Let’s face it… flying sucks these days.
And it’s largely due to one particular arduous procedure – airport security.
You know the drill: Shoes, belts and jackets off… everything turfed out of pockets… computers out of bags… cosmetics stuffed into one of those sandwich bags.
And as for liquids… nothing more than three ounces per object. Gee, thanks.
I fell foul of this in April, when I accidently cruised through security at Washington’s Dulles Airport with a half-full bottle of water in my bag.
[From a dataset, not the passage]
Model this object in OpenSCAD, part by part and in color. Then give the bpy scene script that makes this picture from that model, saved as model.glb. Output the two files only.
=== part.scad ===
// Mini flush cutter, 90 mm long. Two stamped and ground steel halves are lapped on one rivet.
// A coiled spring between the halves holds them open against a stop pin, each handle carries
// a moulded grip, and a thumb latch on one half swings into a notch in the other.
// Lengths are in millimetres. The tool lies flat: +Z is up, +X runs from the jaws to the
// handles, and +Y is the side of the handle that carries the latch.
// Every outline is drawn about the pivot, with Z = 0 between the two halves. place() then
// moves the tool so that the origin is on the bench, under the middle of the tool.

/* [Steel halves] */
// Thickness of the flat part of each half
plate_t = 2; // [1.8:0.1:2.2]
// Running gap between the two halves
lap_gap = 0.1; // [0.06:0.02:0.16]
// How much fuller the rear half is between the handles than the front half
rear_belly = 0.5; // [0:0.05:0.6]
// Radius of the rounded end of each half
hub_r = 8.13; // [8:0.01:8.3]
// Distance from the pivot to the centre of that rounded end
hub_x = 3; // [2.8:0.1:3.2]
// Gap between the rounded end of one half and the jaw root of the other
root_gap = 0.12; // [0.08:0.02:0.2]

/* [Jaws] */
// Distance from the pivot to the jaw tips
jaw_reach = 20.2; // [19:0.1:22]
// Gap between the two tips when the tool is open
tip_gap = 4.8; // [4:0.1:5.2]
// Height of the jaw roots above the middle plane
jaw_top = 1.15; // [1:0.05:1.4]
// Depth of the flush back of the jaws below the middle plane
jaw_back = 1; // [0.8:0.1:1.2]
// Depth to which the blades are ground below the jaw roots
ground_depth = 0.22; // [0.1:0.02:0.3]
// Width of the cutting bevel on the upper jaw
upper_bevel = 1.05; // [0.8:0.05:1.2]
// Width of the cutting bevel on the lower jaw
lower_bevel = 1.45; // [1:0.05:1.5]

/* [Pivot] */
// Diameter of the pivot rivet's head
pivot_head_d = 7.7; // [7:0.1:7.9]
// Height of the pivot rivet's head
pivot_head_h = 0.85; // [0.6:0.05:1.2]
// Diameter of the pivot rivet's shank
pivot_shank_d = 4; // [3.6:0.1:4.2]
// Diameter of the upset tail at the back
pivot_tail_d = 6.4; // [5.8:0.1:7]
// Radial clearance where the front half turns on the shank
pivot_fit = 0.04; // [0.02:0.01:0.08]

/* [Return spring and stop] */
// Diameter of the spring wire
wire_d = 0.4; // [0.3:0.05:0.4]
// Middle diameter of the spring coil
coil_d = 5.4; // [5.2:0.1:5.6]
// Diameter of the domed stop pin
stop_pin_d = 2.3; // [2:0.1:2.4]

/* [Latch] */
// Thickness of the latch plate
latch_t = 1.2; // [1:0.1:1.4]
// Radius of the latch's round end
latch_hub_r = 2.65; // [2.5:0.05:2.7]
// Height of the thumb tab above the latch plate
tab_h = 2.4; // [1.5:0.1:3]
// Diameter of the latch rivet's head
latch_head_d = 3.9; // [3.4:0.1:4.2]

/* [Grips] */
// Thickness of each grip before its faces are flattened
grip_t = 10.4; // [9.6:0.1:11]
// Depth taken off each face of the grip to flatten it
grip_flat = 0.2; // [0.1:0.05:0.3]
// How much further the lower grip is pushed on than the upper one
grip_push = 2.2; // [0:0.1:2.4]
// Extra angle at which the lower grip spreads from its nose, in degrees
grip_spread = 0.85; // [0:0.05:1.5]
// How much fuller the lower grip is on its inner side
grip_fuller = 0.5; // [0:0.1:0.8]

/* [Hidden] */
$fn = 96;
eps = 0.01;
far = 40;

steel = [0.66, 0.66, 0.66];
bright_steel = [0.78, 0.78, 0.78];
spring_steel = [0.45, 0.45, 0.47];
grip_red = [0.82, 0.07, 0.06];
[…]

Needless to say, it joined the TSA’s wasteland of seized items.
We’re all at the mercy of the TSA and their arcane rules – and the restrictions on taking liquids through airport security have been in place since 2006.
However, new technology promises to end this nonsense and finally bring the security-screening process into the 21st century…
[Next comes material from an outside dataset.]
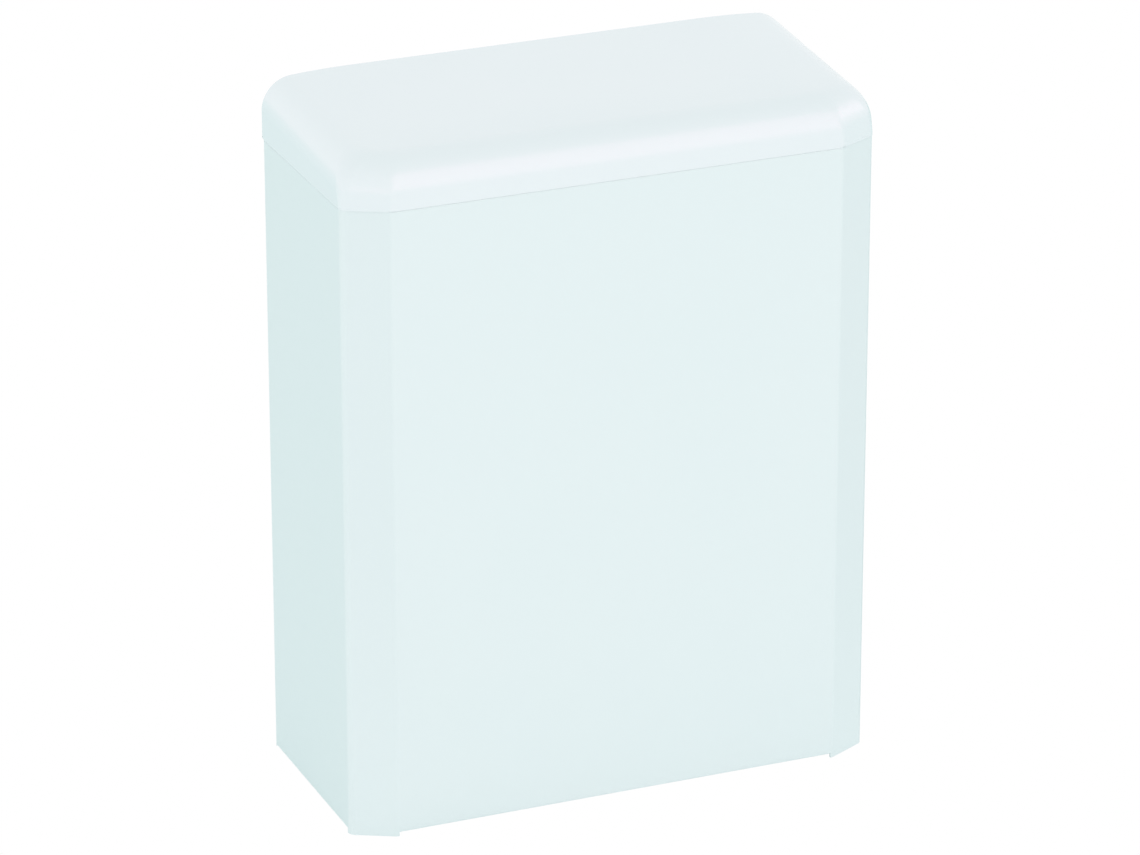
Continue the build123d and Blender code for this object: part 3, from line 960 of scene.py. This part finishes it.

Go Ahead… Take That Juice Through Security
British firm, Cobalt Light Systems, has created a modern-age way to identify any liquid in a non-metallic container, without needing to open it or inspect it by hand.
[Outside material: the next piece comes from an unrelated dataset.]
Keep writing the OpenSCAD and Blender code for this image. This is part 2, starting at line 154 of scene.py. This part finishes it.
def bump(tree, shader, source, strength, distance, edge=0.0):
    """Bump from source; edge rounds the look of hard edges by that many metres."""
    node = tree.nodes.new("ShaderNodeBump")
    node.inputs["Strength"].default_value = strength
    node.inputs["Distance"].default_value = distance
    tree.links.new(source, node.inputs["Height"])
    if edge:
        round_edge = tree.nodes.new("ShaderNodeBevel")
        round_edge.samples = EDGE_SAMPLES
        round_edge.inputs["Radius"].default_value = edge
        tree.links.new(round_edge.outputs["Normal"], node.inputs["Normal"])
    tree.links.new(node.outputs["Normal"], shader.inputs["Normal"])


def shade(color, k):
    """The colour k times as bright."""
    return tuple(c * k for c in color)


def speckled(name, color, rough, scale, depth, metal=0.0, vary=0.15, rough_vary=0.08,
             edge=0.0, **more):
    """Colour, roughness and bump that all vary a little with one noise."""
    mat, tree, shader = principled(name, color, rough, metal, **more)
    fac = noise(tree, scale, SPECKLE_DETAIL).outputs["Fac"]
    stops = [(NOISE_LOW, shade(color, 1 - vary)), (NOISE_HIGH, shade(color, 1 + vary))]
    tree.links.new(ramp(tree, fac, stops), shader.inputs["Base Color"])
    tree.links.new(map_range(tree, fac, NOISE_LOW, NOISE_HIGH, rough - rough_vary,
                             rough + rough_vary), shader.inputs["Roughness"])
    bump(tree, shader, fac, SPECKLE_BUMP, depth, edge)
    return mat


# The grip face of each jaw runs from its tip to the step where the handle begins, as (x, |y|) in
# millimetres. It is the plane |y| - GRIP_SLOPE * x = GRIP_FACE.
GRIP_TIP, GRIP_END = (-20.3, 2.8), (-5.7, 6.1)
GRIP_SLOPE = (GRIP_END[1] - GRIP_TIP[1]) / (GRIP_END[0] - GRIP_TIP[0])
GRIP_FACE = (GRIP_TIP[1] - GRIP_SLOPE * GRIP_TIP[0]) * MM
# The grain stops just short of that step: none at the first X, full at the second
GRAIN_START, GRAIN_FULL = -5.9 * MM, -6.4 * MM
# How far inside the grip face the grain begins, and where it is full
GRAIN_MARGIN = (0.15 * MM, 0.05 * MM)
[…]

It’s called the Insight100 – a laser scanner that can pierce through clothes, books and other objects in luggage to examine what kind of liquid is in a bottle or container.
It’s fast and pretty flawless, too.
Not only does the Insight100 analyze liquids within five seconds, trials at 65 European airports have shown that it’s notched a 0.5% false detection rate.
As such, the scanner is nominated for next month’s prestigious MacRobert Award from Britain’s Royal Academy of Engineering.
Now for the science-y bit…
The Science Behind the Scanner
If you’re wondering exactly how the device works, I’ll keep it simple.
The restrictions on liquids are in place because conventional x-ray technology isn’t able to distinguish types of liquid quickly and easily.
As Cobalt Light Systems’ Vice-President of Security Products, Ken Mann, explains, “Historically, the problem has been that you’d need [a] line of sight to the item that you’re looking at, or the material you’re trying to analyze.”
But Cobalt’s Insight100 solves that issue. Mann continues, “With our technique – Spatially Offset Raman Spectroscopy – we can go through barriers, be they plastic, glass, colored glass, cardboard, various materials, and we can see what’s inside without having to open them.”
And it’s able to screen liquids, gels and aerosols.
How does it work?
Mann explains, “We shine a laser at the bottle and analyze the light that comes back, compare that with a spectrum and a library of threat materials. If it’s a threat, we alarm. It’s very specific, so we have a very high level of detection and almost no false alarms.”
In trials so far, airport security personnel say the system is easy to use.
According to Lauren Inglis at Bristol Airport in England, “You just put the liquid into the machine, close the door, and then in a few seconds it will clear.”
The technology comes just in time, too.
Pending regulations in Europe aim to end the restrictions on liquids in hand baggage by 2016. And Cobalt’s Insight100 is front and center of the drive to make it happen.
In fact, it’s already happening.
Bristol Airport’s Head of Security, Chris Ware, says, “Before the Cobalt Insight100 came in, parents were required to actually test and taste in our presence 50% of the liquids, the baby foods. This process allows us to keep the product pristine.”
Most importantly, not only does the Insight100 put an end to the security rigmarole, it’s safe, too.
And you can bet that if the technology continues to prove reliable and successful in ongoing trials, it won’t be long before it becomes widespread at airports across the world.